Common Failure Modes and Troubleshooting
Even with perfect code, physical wiring flaws will manifest as erratic behavior. Consult Pololu's stepper motor driver guide for driver-specific fault indications, but keep these physical failure modes in mind:
1. Motor Vibrates but Does Not Turn
Cause: One of the four wires is disconnected, or the coil pairs are mixed up (e.g., A1 is connected to B1). Fix: Verify continuity from the motor side to the Arduino driver side. Ensure A+ and A- are on the correct driver pins (usually labeled 1A, 1B, 2A, 2B).
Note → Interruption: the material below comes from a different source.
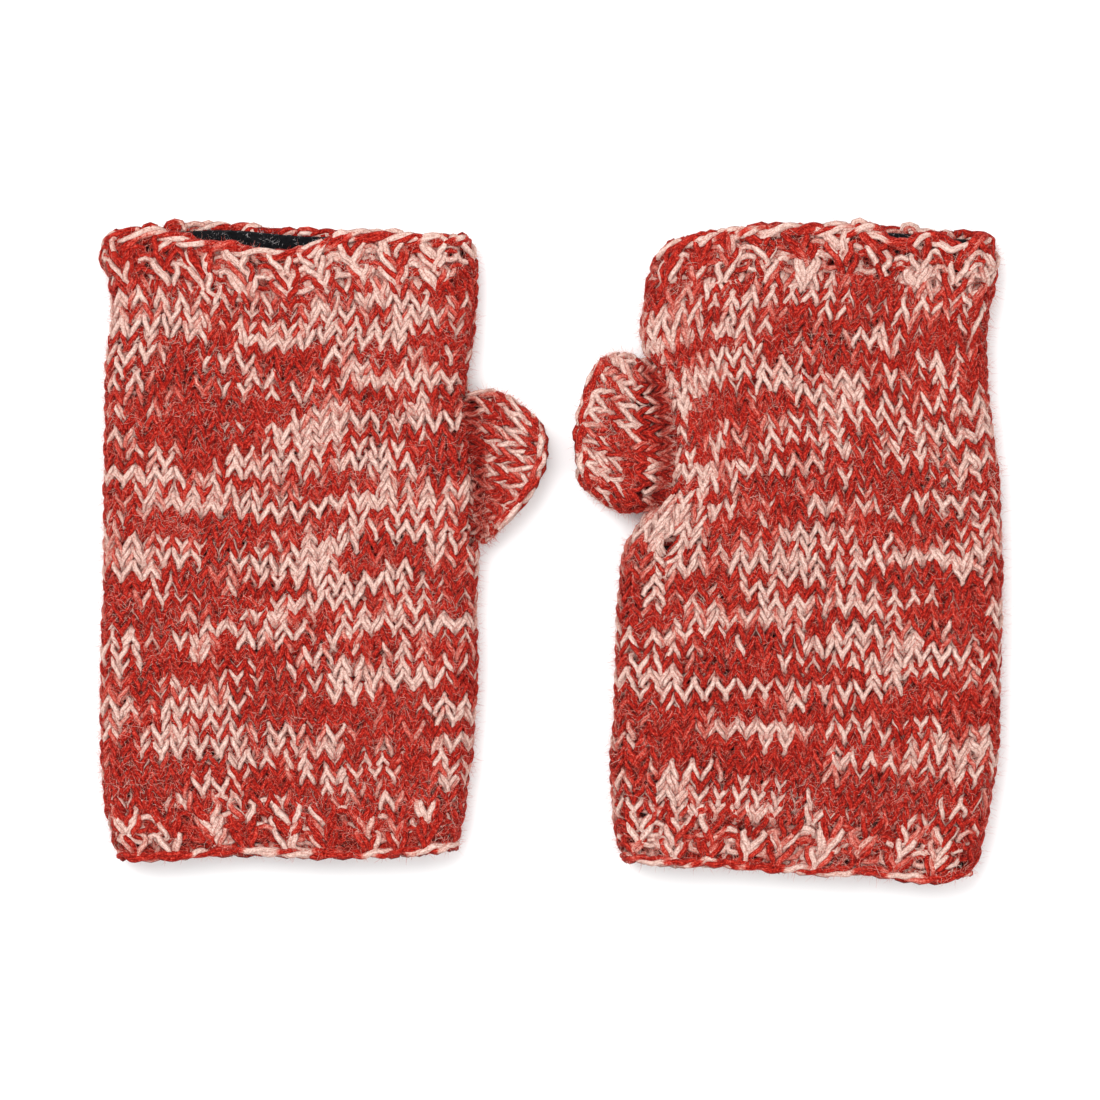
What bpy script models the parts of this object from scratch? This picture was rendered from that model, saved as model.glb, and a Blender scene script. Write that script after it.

Do not rely solely on wire color codes; manufacturers frequently change color mappings without updating datasheets.
2. Random Arduino Resets During Motion
Cause: EMI from unshielded stepper wires is coupling into the Arduino's 5V logic rail or reset pin. Fix: Add a 100µF electrolytic capacitor directly across the VCC and GND pins on the stepper driver carrier board to smooth voltage spikes. Ensure your stepper cables are not zip-tied directly to the Arduino's USB cable or endstop signal wires.
3. Driver Overheating and Thermal Shutdown
Cause: Voltage drop due to undersized wire gauge or long cable runs, forcing the driver to work harder to maintain current regulation. Fix: Upgrade from 22 AWG to 18 AWG wire, or increase the power supply voltage (within the driver's absolute maximum rating, typically 35V for DRV8825 and 29V for TMC2209) to give the driver more headroom for PWM current shaping.
Final Thoughts on Harness Longevity
Treating your stepper motor Arduino wiring as a permanent, industrial harness rather than a temporary breadboard experiment is the hallmark of a mature DIY engineer. By investing in proper stranded cabling, ratcheting crimpers, and locking connectors, you eliminate the physical variables that cause 90% of all microcontroller project failures. Build it right the first time, and your machine will run flawlessly for years to come.